Читаем Новый Мир ( № 3 2005) полностью

Чтобы иметь наиболее полное, “стереоскопическое” представление о личности Георгия Эфрона, об “изысканном пейзаже его души” (говоря словами любимого им Поля Верлена) — необходимо прочитать и его письма родным. Они другие, чем дневник, — об этом он пишет в письме сестре Ариадне (Але): “...я в него гораздо меньше вкладываю „своего”, личного, чем в эти письма” (Эфрон Г. Письма. М. — Болшево, 2002, стр. 162). И действительно, сестра после смерти матери оказывается, видимо, единственным человеком, перед которым можно снять броню скептицизма.

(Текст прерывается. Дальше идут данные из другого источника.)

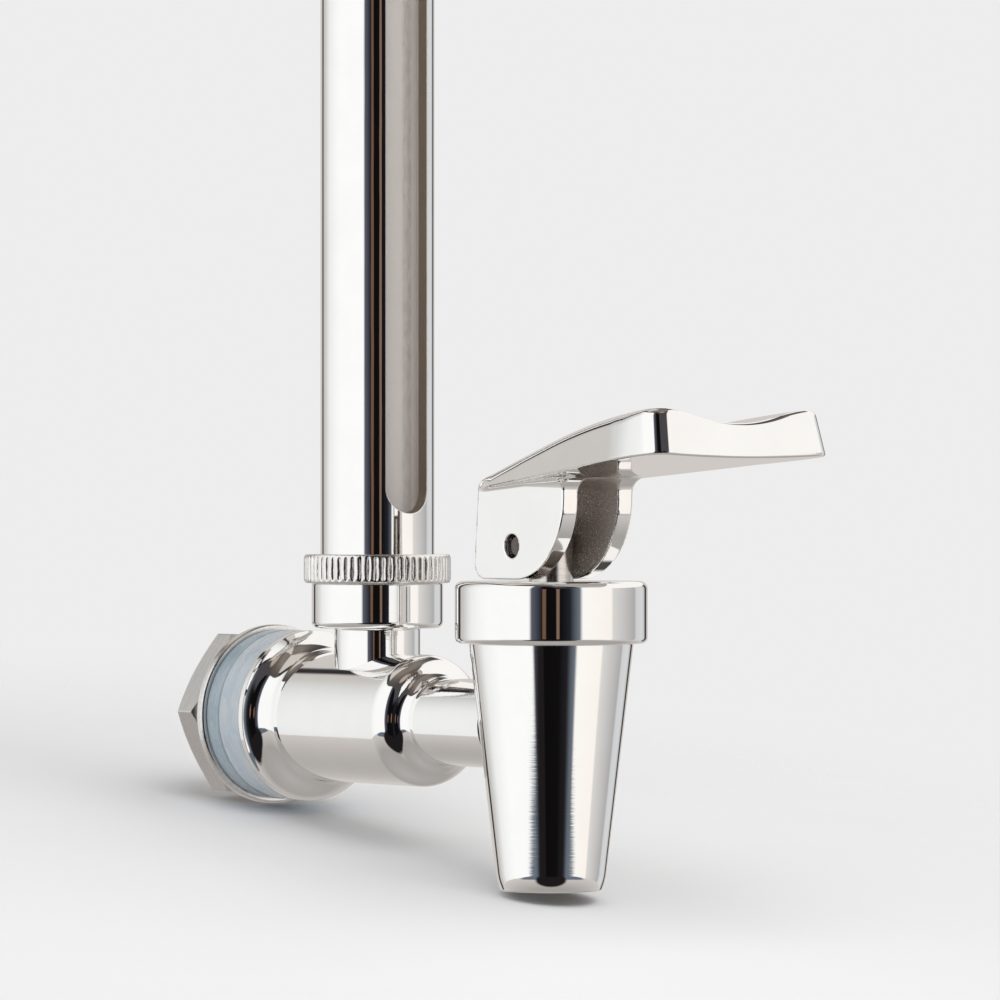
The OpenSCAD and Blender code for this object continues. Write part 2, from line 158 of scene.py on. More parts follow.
def section(corners):
    """A closed outline, anticlockwise in (radius, height), from corners (radius, height, round).
    Gives a list of steps, each (start, end, start normal, end normal)."""
    n = len(corners)
    p = [np.array(c[:2], float) for c in corners]
    ways = [(p[(i + 1) % n] - p[i]) for i in range(n)]
    ways = [w / np.linalg.norm(w) for w in ways]
    arcs = []
    for i in range(n):
        u, v = ways[i - 1], ways[i]
        turn = math.atan2(u[0] * v[1] - u[1] * v[0], float(u @ v))
        r = corners[i][2] if len(corners[i]) > 2 else 0.0
        a0 = math.atan2(-u[0], u[1])
        if r <= 0 or abs(turn) < 1e-4:
            arcs.append([(p[i], a0), (p[i], a0 + turn)])
            continue
        t = r * math.tan(abs(turn) / 2)
        side = 1 if turn > 0 else -1
        middle = p[i] - u * t - side * r * np.array([math.cos(a0), math.sin(a0)])
        steps = max(3, int(abs(turn) / math.radians(6)) + 1)
        arc = []
        for k in range(steps + 1):
            a = a0 + turn * k / steps
            arc.append((middle + side * r * np.array([math.cos(a), math.sin(a)]), a))
        arcs.append(arc)
    out = []
    for i in range(n):
        arc, after = arcs[i], arcs[(i + 1) % n]
        if len(arc) > 2:
            for (q0, b0), (q1, b1) in zip(arc, arc[1:]):
                out.append((q0, q1, b0, b1))
        (q0, b0), (q1, b1) = arc[-1], after[0]
        if np.linalg.norm(q1 - q0) > 1e-6:
            out.append((q0, q1, b0, b0))
    return out


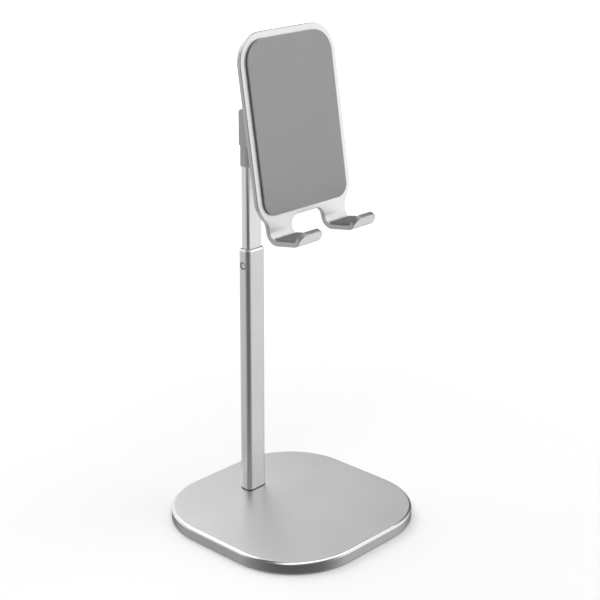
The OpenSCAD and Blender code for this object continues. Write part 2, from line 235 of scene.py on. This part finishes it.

Именно ей он пишет о том, как мучительны картины прошлого, о книге, которую они должны написать вдвоем о своей матери (как Ева Кюри, которой Цветаева восхищалась), об “аналогии судеб” — своей и сестриной. Удивительно, как в общем-то адекватно оценивает Мур и политическую ситуацию (все его рассуждения о ходе военных действий и предвидения на этот счет оказываются весьма верными), и ситуацию свою личную — чего стоят хотя бы его пророческие слова о том, что “эта татарская антреприза дорого нам обойдется” (имеется в виду эвакуация в Елабугу). Когда речь идет о человеке, рано ушедшем и не реализовавшем до конца потенции личности, неизбежно появляется гадательный модус: что было бы, если бы он остался жив? Что было бы, если бы Георгий Эфрон не был убит в 1944 году в Белоруссии? Возможно, что при таком пристальном внимании властей к этой семье его действительно ждала бы судьба Ариадны. Но если продолжить наши “если” и предположить, что он все же остался бы жив после лагерей и ссылок или даже что ему удалось бы эмигрировать (ну, например, во времена хрущевской “оттепели”), думается, он стал бы писателем, и весьма известным.